Obviously there are some assumptions here that are hard to meet in the general case. How do I narrow down your geographic location? How can I be sure that you use WiFi? In the case of a drug dealer, narrowing down the geographic location is not terribly hard, since packages have to be shipped; the dealer might make long drives to far away post offices, but with enough packages one could get a good idea of where the deal is physically located (again, we should assume that this is a large-scale dealer, someone who would ship large numbers of packages -- someone the police could order a large number of packages from). WiFi is just a good guess, but it is not strictly necessary; an ISP could identify the covert channel too, and I would not be surprised if that was ruled legal by the courts.
At the end of the day, Tor cannot protect you from a concerted, well-funded attack. There are other systems that offer a higher security level (Mixmaster comes to mind) but which are less flexible than Tor, and thus less popular. Tor makes several trade-offs to achieve low latency, and nobody should claim that it could protect you from an intelligence agency or a military force (the DEA comprises both).
Palm trees and 8
Bitcoins aren't even slightly anonymous. All these sellers were outed by the feds simply buying some drugs with bitcoins and watching the bitcoin transactions through block explorer. A few tracked bitcoins wound up passing their way through a legitimate exchange like Mt Gox. Voila, the feds start tracing the transaction history back up the chain.
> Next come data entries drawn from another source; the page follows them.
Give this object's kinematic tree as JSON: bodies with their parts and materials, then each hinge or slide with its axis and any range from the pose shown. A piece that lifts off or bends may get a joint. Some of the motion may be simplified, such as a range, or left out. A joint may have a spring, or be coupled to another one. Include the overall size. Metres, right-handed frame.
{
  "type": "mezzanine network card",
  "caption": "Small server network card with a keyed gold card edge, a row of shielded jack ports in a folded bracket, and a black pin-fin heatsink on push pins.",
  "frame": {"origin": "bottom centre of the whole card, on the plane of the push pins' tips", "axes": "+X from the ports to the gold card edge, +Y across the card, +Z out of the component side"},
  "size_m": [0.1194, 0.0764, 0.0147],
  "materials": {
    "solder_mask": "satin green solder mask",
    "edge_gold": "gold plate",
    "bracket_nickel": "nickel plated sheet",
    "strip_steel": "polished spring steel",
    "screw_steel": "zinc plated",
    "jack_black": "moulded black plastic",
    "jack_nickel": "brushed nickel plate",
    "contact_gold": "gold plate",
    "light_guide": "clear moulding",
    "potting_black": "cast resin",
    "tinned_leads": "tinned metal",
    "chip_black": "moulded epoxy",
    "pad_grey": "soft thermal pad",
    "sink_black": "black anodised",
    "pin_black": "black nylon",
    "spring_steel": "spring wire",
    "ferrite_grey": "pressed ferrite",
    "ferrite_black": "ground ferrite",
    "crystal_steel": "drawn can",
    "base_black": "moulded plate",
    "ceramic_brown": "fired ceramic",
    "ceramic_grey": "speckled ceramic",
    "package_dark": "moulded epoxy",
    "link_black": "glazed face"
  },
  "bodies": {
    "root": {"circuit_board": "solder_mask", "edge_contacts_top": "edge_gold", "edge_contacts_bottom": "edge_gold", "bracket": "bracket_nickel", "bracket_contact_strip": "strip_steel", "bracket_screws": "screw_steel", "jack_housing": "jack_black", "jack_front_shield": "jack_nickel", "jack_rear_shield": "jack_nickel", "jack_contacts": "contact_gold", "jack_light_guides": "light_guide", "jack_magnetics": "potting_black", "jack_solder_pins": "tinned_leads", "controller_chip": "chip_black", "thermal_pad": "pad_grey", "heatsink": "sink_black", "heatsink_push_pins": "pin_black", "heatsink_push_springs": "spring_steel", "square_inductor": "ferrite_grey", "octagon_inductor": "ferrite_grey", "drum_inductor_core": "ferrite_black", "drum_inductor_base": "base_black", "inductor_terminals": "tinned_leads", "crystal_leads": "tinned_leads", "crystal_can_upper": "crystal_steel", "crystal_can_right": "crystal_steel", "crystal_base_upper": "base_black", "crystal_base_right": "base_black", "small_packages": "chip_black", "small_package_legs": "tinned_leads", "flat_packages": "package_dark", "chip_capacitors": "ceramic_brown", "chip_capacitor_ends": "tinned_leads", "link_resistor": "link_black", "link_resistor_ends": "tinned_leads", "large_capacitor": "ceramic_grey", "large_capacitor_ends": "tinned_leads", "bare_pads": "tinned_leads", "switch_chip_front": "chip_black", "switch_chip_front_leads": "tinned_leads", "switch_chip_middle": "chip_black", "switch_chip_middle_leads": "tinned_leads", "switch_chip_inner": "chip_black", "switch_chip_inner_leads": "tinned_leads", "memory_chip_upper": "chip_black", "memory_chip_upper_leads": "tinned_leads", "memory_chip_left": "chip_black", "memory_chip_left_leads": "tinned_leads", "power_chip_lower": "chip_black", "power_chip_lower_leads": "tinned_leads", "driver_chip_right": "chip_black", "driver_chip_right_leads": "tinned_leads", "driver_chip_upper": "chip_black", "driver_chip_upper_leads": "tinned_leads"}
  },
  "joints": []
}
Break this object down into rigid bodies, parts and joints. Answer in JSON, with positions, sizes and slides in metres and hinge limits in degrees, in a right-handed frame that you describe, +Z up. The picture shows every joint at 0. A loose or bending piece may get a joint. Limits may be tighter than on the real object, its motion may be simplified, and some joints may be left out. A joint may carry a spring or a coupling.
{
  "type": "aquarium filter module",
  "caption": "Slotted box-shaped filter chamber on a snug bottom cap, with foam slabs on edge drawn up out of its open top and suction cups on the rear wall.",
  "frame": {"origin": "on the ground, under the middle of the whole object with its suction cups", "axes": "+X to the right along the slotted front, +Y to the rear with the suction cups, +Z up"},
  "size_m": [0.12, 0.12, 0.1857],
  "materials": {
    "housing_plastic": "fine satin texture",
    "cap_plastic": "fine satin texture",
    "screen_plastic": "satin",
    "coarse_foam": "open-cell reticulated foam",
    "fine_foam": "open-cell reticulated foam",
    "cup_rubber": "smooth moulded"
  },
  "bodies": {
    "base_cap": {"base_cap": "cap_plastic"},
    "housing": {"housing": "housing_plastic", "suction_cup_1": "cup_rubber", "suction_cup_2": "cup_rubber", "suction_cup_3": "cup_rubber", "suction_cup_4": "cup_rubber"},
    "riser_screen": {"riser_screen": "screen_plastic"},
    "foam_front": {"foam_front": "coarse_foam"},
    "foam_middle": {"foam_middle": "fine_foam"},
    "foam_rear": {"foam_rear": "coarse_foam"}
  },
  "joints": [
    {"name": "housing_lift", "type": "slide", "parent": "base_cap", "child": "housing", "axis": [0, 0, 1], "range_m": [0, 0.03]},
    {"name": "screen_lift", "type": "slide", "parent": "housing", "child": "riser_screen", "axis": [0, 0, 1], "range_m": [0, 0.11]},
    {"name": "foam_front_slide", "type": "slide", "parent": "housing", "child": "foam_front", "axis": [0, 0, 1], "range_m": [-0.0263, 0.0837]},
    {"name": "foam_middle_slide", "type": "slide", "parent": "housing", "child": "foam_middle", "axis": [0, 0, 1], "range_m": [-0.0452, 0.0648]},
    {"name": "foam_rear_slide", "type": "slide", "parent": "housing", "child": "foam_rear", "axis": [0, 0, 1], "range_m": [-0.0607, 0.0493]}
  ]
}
It's actually less secure than old fashioned money laundering.
The Christian religion has been and still is the principal enemy of moral progress in the world. -- Bertrand Russell
What the lesson should be:
- We already have the resources and abilities to tackle real crimes using new technologies. no new laws are required.
What lesson law enforcment/government will likely spin on this one:
- Criminals are now using new technologies, we need more draconian laws to allow us to catch every single one of them.